%%

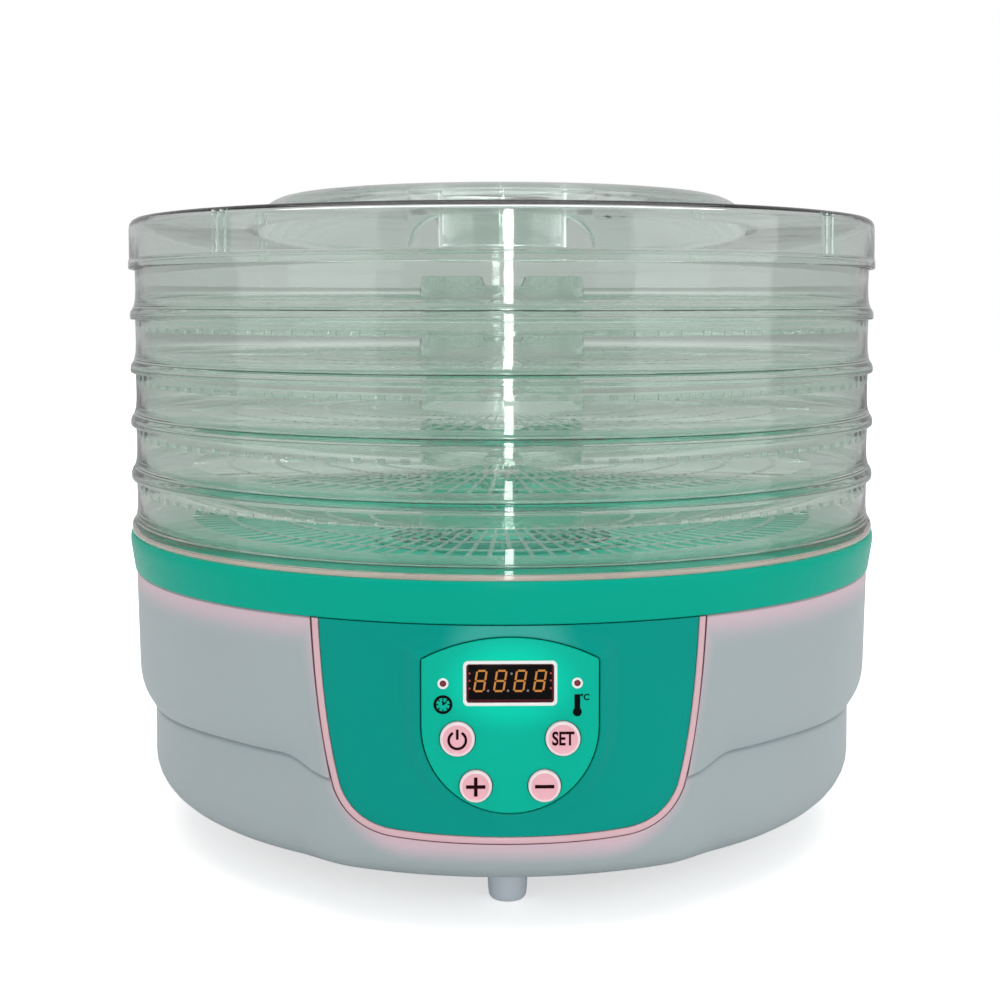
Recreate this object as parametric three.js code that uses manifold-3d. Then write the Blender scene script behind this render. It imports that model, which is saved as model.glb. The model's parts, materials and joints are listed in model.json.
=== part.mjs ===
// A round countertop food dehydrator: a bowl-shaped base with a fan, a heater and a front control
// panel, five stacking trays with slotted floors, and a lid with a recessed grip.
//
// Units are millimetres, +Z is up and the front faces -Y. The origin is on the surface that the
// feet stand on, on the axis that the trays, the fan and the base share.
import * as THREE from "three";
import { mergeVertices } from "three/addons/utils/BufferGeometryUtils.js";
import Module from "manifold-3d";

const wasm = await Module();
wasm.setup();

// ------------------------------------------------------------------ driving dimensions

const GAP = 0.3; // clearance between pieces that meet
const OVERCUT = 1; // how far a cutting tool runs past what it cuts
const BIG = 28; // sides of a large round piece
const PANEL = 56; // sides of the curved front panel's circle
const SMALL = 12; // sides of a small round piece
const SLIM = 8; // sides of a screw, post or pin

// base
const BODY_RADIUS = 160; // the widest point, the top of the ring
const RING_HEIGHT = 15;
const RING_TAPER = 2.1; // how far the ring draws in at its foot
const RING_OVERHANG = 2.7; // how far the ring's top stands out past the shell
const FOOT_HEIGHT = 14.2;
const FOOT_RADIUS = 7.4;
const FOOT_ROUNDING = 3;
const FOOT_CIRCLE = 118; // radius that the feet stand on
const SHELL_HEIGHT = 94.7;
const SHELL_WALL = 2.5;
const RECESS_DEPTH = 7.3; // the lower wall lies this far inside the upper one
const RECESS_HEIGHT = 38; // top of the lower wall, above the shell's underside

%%

■ **TASK REQUIREMENTS**
Each line of the material should be duplicated exactly, please.

■ **RESULT FOR THIS TASK**
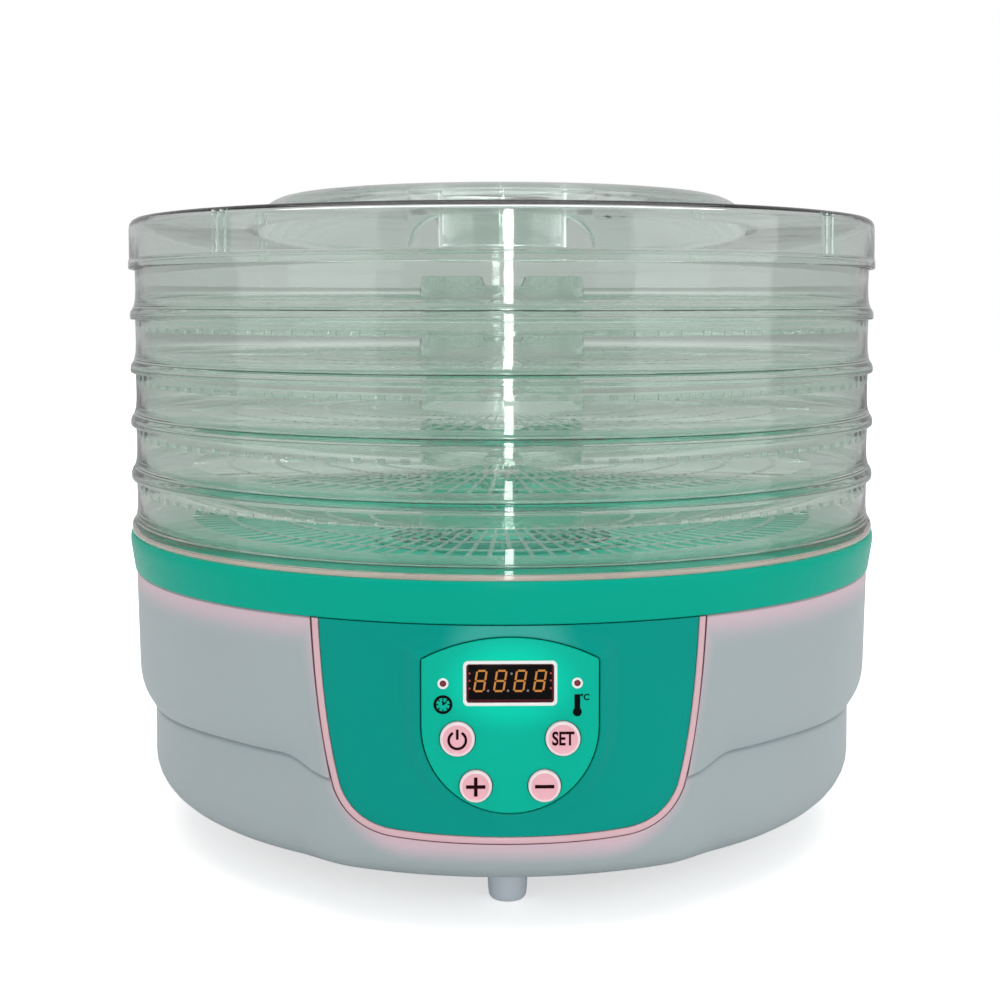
Recreate this object as parametric three.js code that uses manifold-3d. Then write the Blender scene script behind this render. It imports that model, which is saved as model.glb. The model's parts, materials and joints are listed in model.json.
=== part.mjs ===
// A round countertop food dehydrator: a bowl-shaped base with a fan, a heater and a front control
// panel, five stacking trays with slotted floors, and a lid with a recessed grip.
//
// Units are millimetres, +Z is up and the front faces -Y. The origin is on the surface that the
// feet stand on, on the axis that the trays, the fan and the base share.
import * as THREE from "three";
import { mergeVertices } from "three/addons/utils/BufferGeometryUtils.js";
import Module from "manifold-3d";

const wasm = await Module();
wasm.setup();

// ------------------------------------------------------------------ driving dimensions

const GAP = 0.3; // clearance between pieces that meet
const OVERCUT = 1; // how far a cutting tool runs past what it cuts
const BIG = 28; // sides of a large round piece
const PANEL = 56; // sides of the curved front panel's circle
const SMALL = 12; // sides of a small round piece
const SLIM = 8; // sides of a screw, post or pin

// base
const BODY_RADIUS = 160; // the widest point, the top of the ring
const RING_HEIGHT = 15;
const RING_TAPER = 2.1; // how far the ring draws in at its foot
const RING_OVERHANG = 2.7; // how far the ring's top stands out past the shell
const FOOT_HEIGHT = 14.2;
const FOOT_RADIUS = 7.4;
const FOOT_ROUNDING = 3;
const FOOT_CIRCLE = 118; // radius that the feet stand on
const SHELL_HEIGHT = 94.7;
const SHELL_WALL = 2.5;
const RECESS_DEPTH = 7.3; // the lower wall lies this far inside the upper one
const RECESS_HEIGHT = 38; // top of the lower wall, above the shell's underside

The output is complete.